───── Provided records

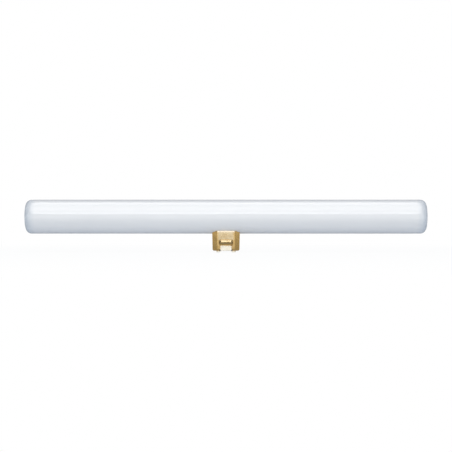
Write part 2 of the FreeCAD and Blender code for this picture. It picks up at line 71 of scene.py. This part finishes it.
class TubeShape(bpy.types.PropertyGroup):
    """Form of the opal glass tube."""

    length: FloatProperty(
        name="Length",
        description="From pole to pole",
        default=TUBE_HIGH.x - TUBE_LOW.x,
        unit="LENGTH",
    )
    radius: FloatProperty(
        name="Radius",
        description="Outside of the glass",
        default=(TUBE_HIGH.z - TUBE_LOW.z) / 2,
        unit="LENGTH",
    )
    height: FloatProperty(
        name="Height",
        description="Height of the tube's axis above the cap's feet",
        default=(TUBE_HIGH.z + TUBE_LOW.z) / 2,
        unit="LENGTH",
    )
    dome_radius: FloatProperty(
        name="Dome", description="Shallow crown of each end", default=0.06, unit="LENGTH"
    )
    corner_radius: FloatProperty(
        name="Corner",
        description="Tight round between crown and shoulder",
        default=0.00425,
        unit="LENGTH",
    )
    shoulder_radius: FloatProperty(
        name="Shoulder",
        description="Soft round where the straight tube ends",
        default=0.02,
        unit="LENGTH",
    )
    shoulder_length: FloatProperty(
        name="Shoulder length",
        description="From the pole to the start of the straight tube",
        default=0.006,
        unit="LENGTH",
    )
    guard_length: FloatProperty(
        name="Guard length",
        description="From the guard ring, which keeps the wall's reflections straight, to the shoulder",
        default=0.0004,
        unit="LENGTH",
    )
    around: IntProperty(
        name="Faces around", description="Faces around the tube", default=144, min=24
    )
    ring_turn: FloatProperty(
        name="Ring turn",
        description="Largest turn of the wall from one ring of an end to the next",
        default=math.radians(2),
        subtype="ANGLE",
    )


class Finishes(bpy.types.PropertyGroup):
    """Colours of the lamp's materials."""

    opal: FloatVectorProperty(
        name="Opal",
        description="Coated glass in full light",
        subtype="COLOR",
        default=(0.705, 0.722, 0.755),
    )
    opal_thin: FloatVectorProperty(
        name="Thin opal",
        description="Glass where its white coat is thinner",
        subtype="COLOR",
        default=(0.685, 0.70, 0.735),
    )
    opal_end: FloatVectorProperty(
        name="End opal",
        description="Glass at the ends, where its white coat runs out",
        subtype="COLOR",
        default=(0.56, 0.60, 0.66),
    )
    brass: FloatVectorProperty(
        name="Brass",
        description="Clean sheet brass",
        subtype="COLOR",
        default=(0.88, 0.715, 0.455),
    )
    # Deeper brass, used for random patches and also as painted shade where the brass faces aside or
    # down or sits low.
    tarnish_and_shade: FloatVectorProperty(
        name="Tarnish",
        description="Brass where it has dulled",
        subtype="COLOR",
        default=(0.86, 0.57, 0.21),
    )
    # Painted shade: brass that faces up, where it leans in to the glass, is painted greyer and darker
    # to tone down the highlight it catches.
    toned_down: FloatVectorProperty(
        name="Worn brass",
        description="Brass where it leans in to the glass, greyed by handling",
        subtype="COLOR",
        default=(0.62, 0.53, 0.40),
    )
    # Painted shade: brown painted into the brass's creases and on the lower half and the ends of the
    # bead.
    painted_shade: FloatVectorProperty(
        name="Grime",
        description="Brown film in the creases of the brass and on the lower half of the bead",
        subtype="COLOR",
        default=(0.40, 0.28, 0.13),
    )
    ivory: FloatVectorProperty(
        name="Ivory",
        description="Moulded insulator",
        subtype="COLOR",
        default=(0.97, 0.93, 0.85),
    )
    # Painted shade: dark colour painted deep in the insulator's small recesses.
    recess_shade: FloatVectorProperty(
        name="Soot",
        description="Dark deposit deep in the insulator's small recesses",
        subtype="COLOR",
        default=(0.20, 0.18, 0.18),
    )
    adhesive: FloatVectorProperty(
        name="Adhesive",
        description="Cast bed between glass and cap",
        subtype="COLOR",
        default=(0.80, 0.80, 0.77),
    )
    tin: FloatVectorProperty(
        name="Tin",
        description="Tinned wire and solder",
        subtype="COLOR",
        default=(0.72, 0.72, 0.70),
    )


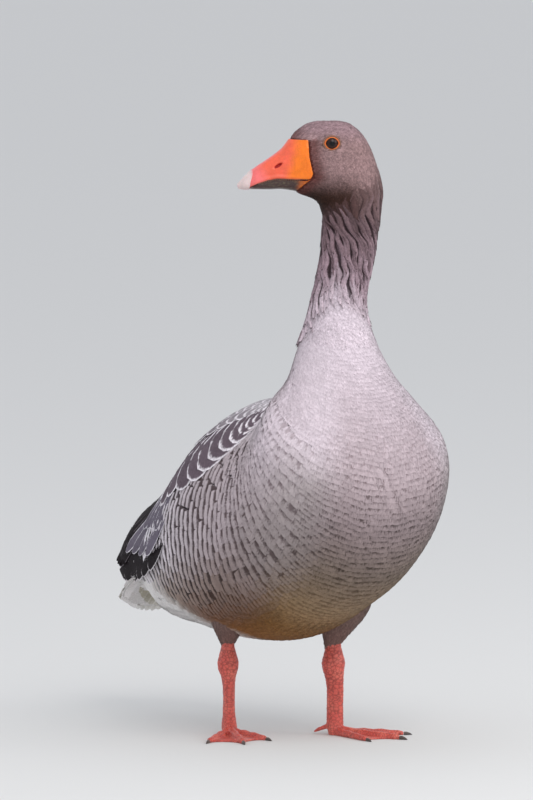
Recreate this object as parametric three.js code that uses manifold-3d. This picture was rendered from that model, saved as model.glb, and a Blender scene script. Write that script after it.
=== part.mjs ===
// A standing domestic goose with its head turned to its right, at life size, out to the tips of its feathers.
// Millimetres, +Z up. The bird faces -Y, so its left is +X. Places along the bird are given as [forward, up]:
// forward of the point midway between the legs, and up from the ground.
import * as THREE from "three";
import { mergeVertices } from "three/addons/utils/BufferGeometryUtils.js";
import Module from "manifold-3d";

const wasm = await Module();
wasm.setup();

// ---------------------------------------------------------------- driving dimensions
const GAP = 0.3; // clearance between neighbouring pieces
const RING_STEPS = 24; // corners of a slice of the body
const STEPS_PER_RIB = 2; // slices from one rib to the next
const LEFT = 1;
const RIGHT = -1;

const NECK_TOP = [120, 554.5]; // where the neck meets the head
const HEAD_TURN = 119; // degrees to the bird's right
const BILL_TIP = 120; // forward of the neck's top

const EYE = { forward: 24, up: 76.5, out: 15.2, radius: 8.2, lid: 6.9, lidThick: 1.25 };

const NOSTRIL = { forward: 79, up: 53.5, out: 12.4, long: 5.6, high: 2.3, deep: 3.2, slope: 32 };

const LEG_OUT = 44; // each leg's distance from the midline
const STRIDE = 34; // the left leg is this far forward, and the right leg this far back
const CUFF_HEIGHT = 99; // where the thigh's feathers end
const FOOT_HEIGHT = 12; // where the shank meets the foot
const TOES = [
  { name: "inner", angle: 27, length: 62, thick: 8.4 },
  { name: "middle", angle: -1, length: 78, thick: 9.4 },
  { name: "outer", angle: -29, length: 72, thick: 8.4 },
];
const CLAW_LENGTH = 9;
const WEB_THICK = 2;
const HIND_TOE = { angle: 166, start: 6, length: 17, thick: 6, up: 7 };

const UPRIGHT = new THREE.Vector3(0, 0, 1);

const COLOURS = {
  plumage: { color: 0x9d8a86, roughness: 0.85 },
  head: { color: 0x8a716a, roughness: 0.85 },
  pale: { color: 0xd3c6c8, roughness: 0.85 },
  wing: { color: 0x5d4f4f, roughness: 0.8 },
  white: { color: 0xe9e5e2, roughness: 0.85 },
  bill: { color: 0xf07a35, roughness: 0.45 },
  nail: { color: 0xe6d2cd, roughness: 0.4 },
  skin: { color: 0xd4604f, roughness: 0.55 },
  eye: { color: 0x21120e, roughness: 0.05 },
  lid: { color: 0xe9792c, roughness: 0.5 },
  claw: { color: 0x4a3f3a, roughness: 0.4 },
};

// ---------------------------------------------------------------- the body, as ribs
// A rib is an oval slice from the belly line to the back line. wide is its half-width, low says where it is
// widest (0 at the belly, 1 at the back), square is 2 for an ellipse and more for a boxier slice, and turn is
// how far it is turned to the bird's right about the neck's own upright axis, which stands at axis.
const rib = (name, back, belly, wide, low = 0.5, square = 2, turn = 0, axis = 98) => ({
  name, values: [...back, ...belly, wide, low, square, turn, axis],
});
const onHead = ([forward, up]) => [NECK_TOP[0] + forward, NECK_TOP[1] + up];
const headRib = (name, back, belly, wide, low, square = 2) =>
  rib(name, onHead(back), onHead(belly), wide, low, square, HEAD_TURN, NECK_TOP[0]);

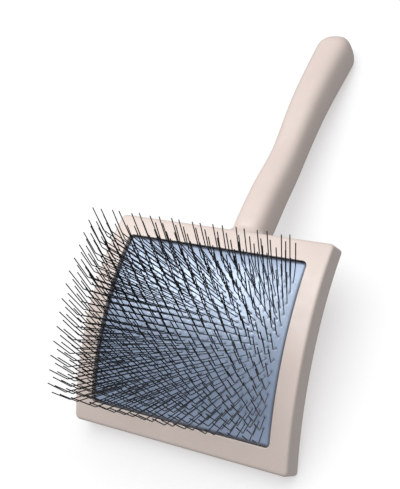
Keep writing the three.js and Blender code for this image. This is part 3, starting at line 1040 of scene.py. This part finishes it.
def area_light(name, direction, size, power):
    """A square soft light, LIGHT_DISTANCE from the head in a direction of the head's frame."""
    light = bpy.data.lights.new(name, "AREA")
    light.shape = "SQUARE"
    light.size = size
    light.energy = power
    lamp = bpy.data.objects.new(name, light)
    bpy.context.scene.collection.objects.link(lamp)
    target = HEAD_TO_ROW @ LIGHT_TARGET
    turn = HEAD_TO_ROW.to_3x3().normalized()
    place = target + (turn @ Vector(direction)).normalized() * LIGHT_DISTANCE
    look(lamp, place, target, Vector((0, 0, 1)))
    return lamp


def exempt(name, things):
    """A collection that leaves some things out of what a light reaches, or of what blocks it."""
    exempted = bpy.data.collections.new(name)
    for thing in things:
        exempted.objects.link(thing)
    for member in exempted.collection_objects:
        member.light_linking.link_state = "EXCLUDE"
    return exempted


def build_light(floor, pins):
    """A soft light from above, a key light from the left and an even world."""
    world = bpy.data.worlds.new("studio")
    bpy.context.scene.world = world
    world.use_nodes = True
    tree = world.node_tree
    seen = tree.nodes.new("ShaderNodeLightPath").outputs["Is Camera Ray"]
    strength = tree.nodes.new("ShaderNodeMapRange")
    strength.inputs["To Min"].default_value = WORLD_STRENGTH
    strength.inputs["To Max"].default_value = BACKDROP_STRENGTH
    tree.links.new(seen, strength.inputs["Value"])
    background = tree.nodes["Background"].inputs
    background["Color"].default_value = WORLD_COLOUR
    tree.links.new(strength.outputs["Result"], background["Strength"])
    area_light("overhead", TOP_DIRECTION, TOP_SIZE, TOP_POWER)
    key = area_light("key", KEY_DIRECTION, KEY_SIZE, KEY_POWER)
    key.light_linking.receiver_collection = exempt("unlit_by_key", [floor])
    key.light_linking.blocker_collection = exempt("clear_to_key", pins)
    bpy.context.scene.view_settings.view_transform = "Standard"


def build_camera():
    """The camera stands above the head and to its right."""
    data = bpy.data.cameras.new("camera")
    data.lens = CAMERA_LENS
    camera = bpy.data.objects.new("camera", data)
    bpy.context.scene.collection.objects.link(camera)
    up = HEAD_TO_ROW.to_3x3() @ CAMERA_UP
    look(camera, HEAD_TO_ROW @ CAMERA_PLACE, HEAD_TO_ROW @ CAMERA_TARGET, up)
    bpy.context.scene.camera = camera


build_shell(moulded_plastic())
pin_rows, pierced_places = build_pins(pin_steel())
build_rubber(cushion_rubber(), pierced_places)
build_inner_layers(canvas_cloth(), cushion_foam(), backing_plastic())
build_screws(screw_steel())
build_light(build_stage(), pin_rows)
build_camera()
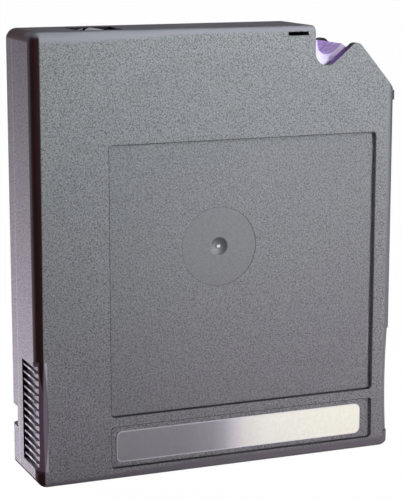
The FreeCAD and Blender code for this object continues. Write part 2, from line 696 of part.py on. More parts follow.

──────────

#### [Aim of the exercise]
Print the lines above, unchanged, from the start of the records to the line with "of the opal", including that final line.

#### [Expected answer]
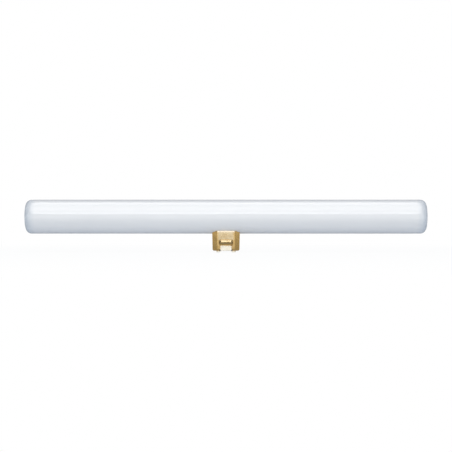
Write part 2 of the FreeCAD and Blender code for this picture. It picks up at line 71 of scene.py. This part finishes it.
class TubeShape(bpy.types.PropertyGroup):
    """Form of the opal glass tube."""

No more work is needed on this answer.